Андрей Шумов навсегда отринул жизнь старую не потому, что сам был беден и угнетен. Его лично никто не эксплуатировал, и семья его жила в скромном достатке. Он никогда не завидовал богатым сверстникам, но не мог принять порядок, при котором одни позволяли себе не только обирать других, но и презирать ограбленных, делить людей на низших и высших и выдавать ограниченность и самомнение за убеждения и даже идейность.

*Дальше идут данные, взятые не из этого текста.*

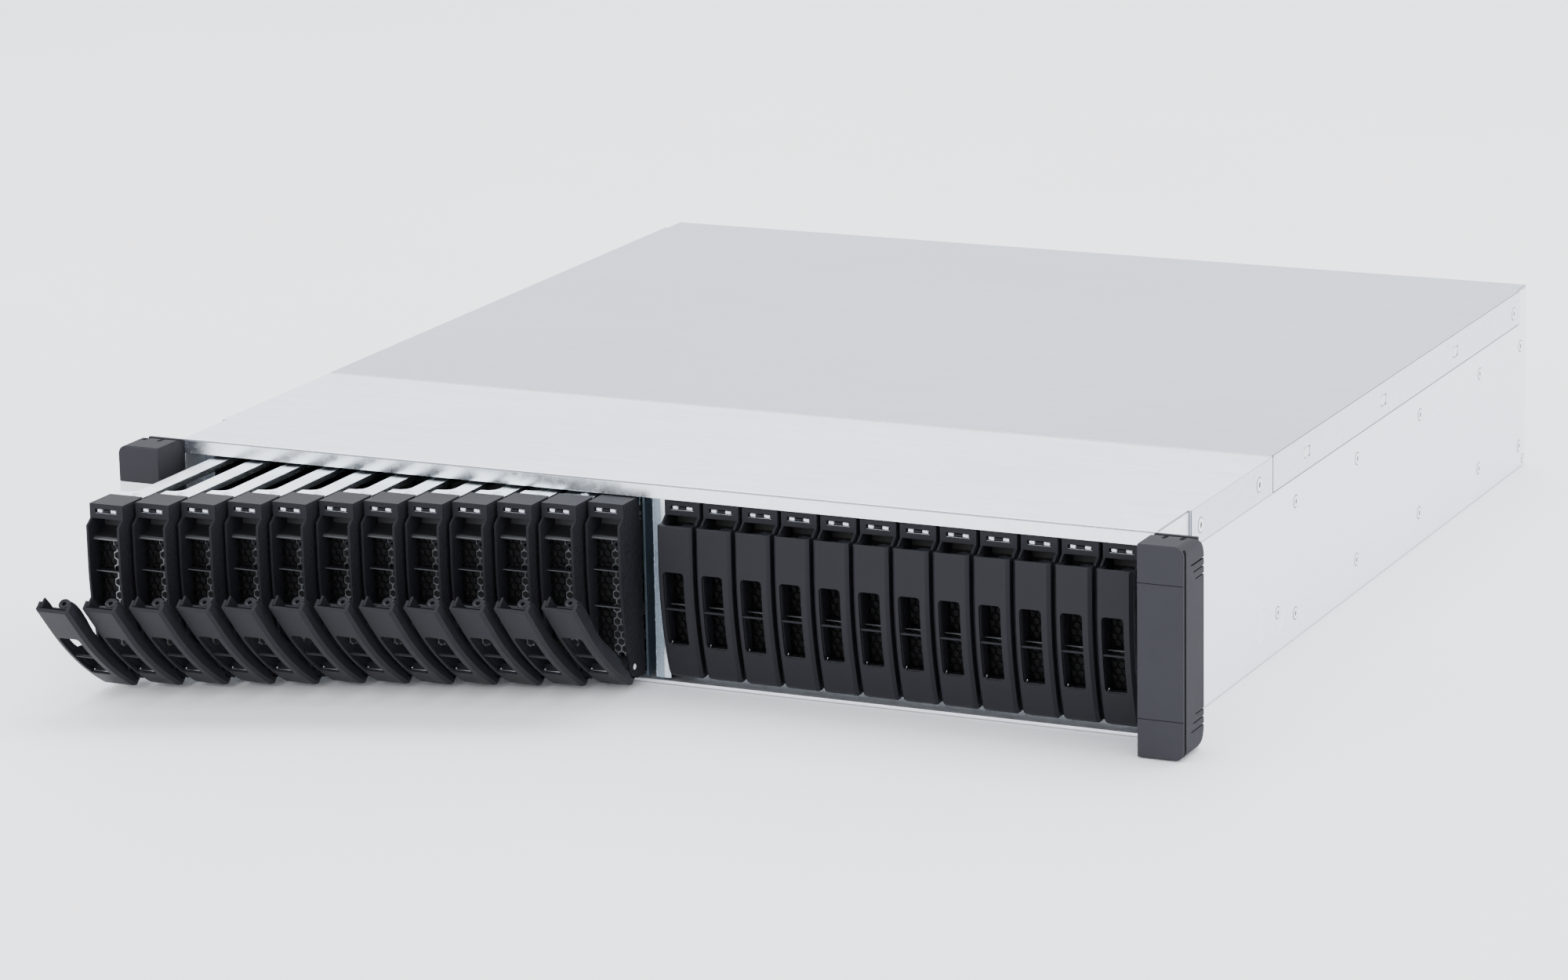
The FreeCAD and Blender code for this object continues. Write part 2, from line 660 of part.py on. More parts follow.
def module_case(name, low_x, high_x, low_z, high_z):
    """A module's sheet housing, open towards the midplane, with a thick face."""
    rear, wall = cell("module_rear"), 1.2
    front = rear - cell("module_deep")
    block = box(name + "_block", (low_x, high_x), (front, rear), (low_z, high_z))
    hollow = box(name + "_hollow", (low_x + wall, high_x - wall), (front - 1, rear - 20),
                 (low_z + wall, high_z - wall))
    return cut(name, block, hollow)


def bail(name, low_x, high_x, level):
    """A pull handle: a square-legged loop standing off the face plate."""
    body = new_body(name)
    rear, reach, thick = cell("module_rear"), 20.0, 5.0
    loop = [(low_x, rear), (low_x, rear + reach), (high_x, rear + reach), (high_x, rear),
            (high_x - thick, rear), (high_x - thick, rear + reach - thick),
            (low_x + thick, rear + reach - thick), (low_x + thick, rear)]
    pad(body, outline(body, "xy", loop, offset=level - thick / 2), thick)
    return body


def power_supply(name, bay):
    """Supply module: housing, power inlet, fan recess and a pull handle."""
    low_x, high_x = bay[0] + BAY_PLAY, bay[1] - BAY_PLAY
    rear, low_z, high_z = cell("module_rear"), MODULE_LOW + BAY_PLAY, MODULE_TOP - BAY_PLAY
    case = module_case(name + "_case", low_x, high_x, low_z, high_z)
    inlet_x, inlet_z = low_x + 14, low_z + 12
    inlet = box(name + "_inlet", (inlet_x, inlet_x + 27.4), (rear - 17, rear + 1), (inlet_z, inlet_z + 19.8))
    fan_x, fan_z = high_x - 30, low_z + 50
    fan = rod(name + "_fan", "y", 19.0, rear - 8, 9, fan_x, fan_z)
    handle = bail(name + "_handle", low_x + 12, low_x + 47, low_z + 50)
    body = cut(name + "_body", cut(name + "_shell", case, inlet), fan)
    return fuse(name, [body, handle])


def io_module(name, bay, low_z, high_z):
    """Interface module: housing, two wide ports, a network port and two pull handles."""
    low_x, high_x = bay[0] + BAY_PLAY, bay[1] - BAY_PLAY
    rear = cell("module_rear")
    body = module_case(name + "_case", low_x, high_x, low_z, high_z)
    middle = (low_z + high_z) / 2
    ports = ((-36.0, 19.4, 9.6), (-6.0, 19.4, 9.6), (24.0, 12.6, 9.0))
    for index, (left, wide, tall) in enumerate(ports):
        port = box("%s_port_%d" % (name, index), (left, left + wide), (rear - 13, rear + 1),
                   (middle - tall / 2, middle + tall / 2))
        body = cut("%s_body_%d" % (name, index), body, port)
    handles = [bail("%s_handle_%d" % (name, index), start, start + 32, middle)
               for index, start in enumerate((low_x + 6, high_x - 38))]
    return fuse(name, [body] + handles)


def rear_modules():
    left, middle, right = MODULE_BAYS
    split = (MODULE_LOW + MODULE_TOP) / 2
    return [
        power_supply("power_supply_left", left),
        power_supply("power_supply_right", right),
        io_module("io_module_lower", middle, MODULE_LOW + BAY_PLAY, split - 0.4),
        io_module("io_module_upper", middle, split + 0.4, MODULE_TOP - BAY_PLAY),
    ]


# ---------------------------------------------------------------- assembly and export

def assemble():
    nodes = carriers()
    nodes += [chassis_pan(), drive_cage(), midplane_board(), front_cover(), rear_cover()]
    nodes += [ear("left_ear", -1), ear("right_ear", 1)]
    nodes += rear_modules()
    for node in nodes:
        node.Label = node.Name
    return nodes


def check_document(nodes):
    """Stop on any failed object or unsound shape."""
    for item in doc.Objects:
        if "Invalid" in item.State or "Error" in item.State:
            raise RuntimeError("%s failed: %s" % (item.Name, item.State))
    for node in nodes:
        if node.Shape.isNull() or not node.Shape.isValid():
            raise RuntimeError("%s has no valid shape" % node.Label)


NODES = assemble()
doc.recompute()
check_document(NODES)
os.makedirs("parts", exist_ok=True)
for node in NODES:
    node.Shape.exportStep(os.path.join("parts", node.Label + ".step"))
print("%d nodes written" % len(NODES))
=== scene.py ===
import json
import math

import bmesh
import bpy
from mathutils import Matrix, Vector


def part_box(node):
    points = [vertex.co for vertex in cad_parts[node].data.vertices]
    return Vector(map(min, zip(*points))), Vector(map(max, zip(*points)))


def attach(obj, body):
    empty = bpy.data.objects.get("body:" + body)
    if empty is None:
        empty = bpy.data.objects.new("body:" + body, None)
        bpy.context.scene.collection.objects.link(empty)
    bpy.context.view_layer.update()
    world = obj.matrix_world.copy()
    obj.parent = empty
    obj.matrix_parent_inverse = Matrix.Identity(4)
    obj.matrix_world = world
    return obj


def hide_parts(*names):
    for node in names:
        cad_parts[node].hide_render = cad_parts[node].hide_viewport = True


# Looks of a disk shelf with 24 carriers. Shapes are written in millimetres and turned into metres when
# a mesh is made. The axes are the CAD's: +X right, +Y rear, +Z up, rack plane at Y 0.

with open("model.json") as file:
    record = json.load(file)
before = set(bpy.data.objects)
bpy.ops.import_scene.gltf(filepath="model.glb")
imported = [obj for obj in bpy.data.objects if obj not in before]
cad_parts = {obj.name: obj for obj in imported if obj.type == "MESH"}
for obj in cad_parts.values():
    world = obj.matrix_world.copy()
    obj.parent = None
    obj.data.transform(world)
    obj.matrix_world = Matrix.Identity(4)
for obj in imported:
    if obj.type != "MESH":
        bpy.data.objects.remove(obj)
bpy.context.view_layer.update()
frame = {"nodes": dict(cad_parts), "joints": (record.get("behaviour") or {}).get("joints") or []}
NODES = frame["nodes"]
JOINTS = {joint["name"]: joint for joint in frame["joints"]}
MM = 0.001

# Planes of the shelf: outside of the side walls and of the cover skirts, from the middle; top of the
# front cover; rear face of the modules.
WALL, SKIRT, TOP_FRONT, REAR = 222.4, 223.5, 86.6, 488.0
CARRIERS = 24
SUPPLIES = ("power_supply_left", "power_supply_right")
INTERFACES = ("io_module_lower", "io_module_upper")


# ---------------------------------------------------------------- forms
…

И он сразу почувствовал, что эта незнакомая ему женщина способна презирать и презирает тех, кого считает низшими, хотя сейчас, в трактире, она презирала Шумова за то, что тот собирается стать лавочником, то есть пробиться наверх.
Зато Юрий ей понравился.
Софи призналась в этом сразу, потому что не любила хитрить с собой и обладала достаточно ясным умом, чтобы быстро и откровенно разбираться в собственных чувствах.
Правда, она сказала себе:
«Он похож на Мишеля».
Впервые после самоубийства Михаила ей нравился другой человек. В сущности, в этом не было ничего удивительного: время шло, она была молода, а Юрий всегда привлекал женщин. Сочетая внешнюю мужественность с внутренней мягкостью, он притягивал одновременно и силой, и слабостью, соблазняя возможностью покорить эту силу.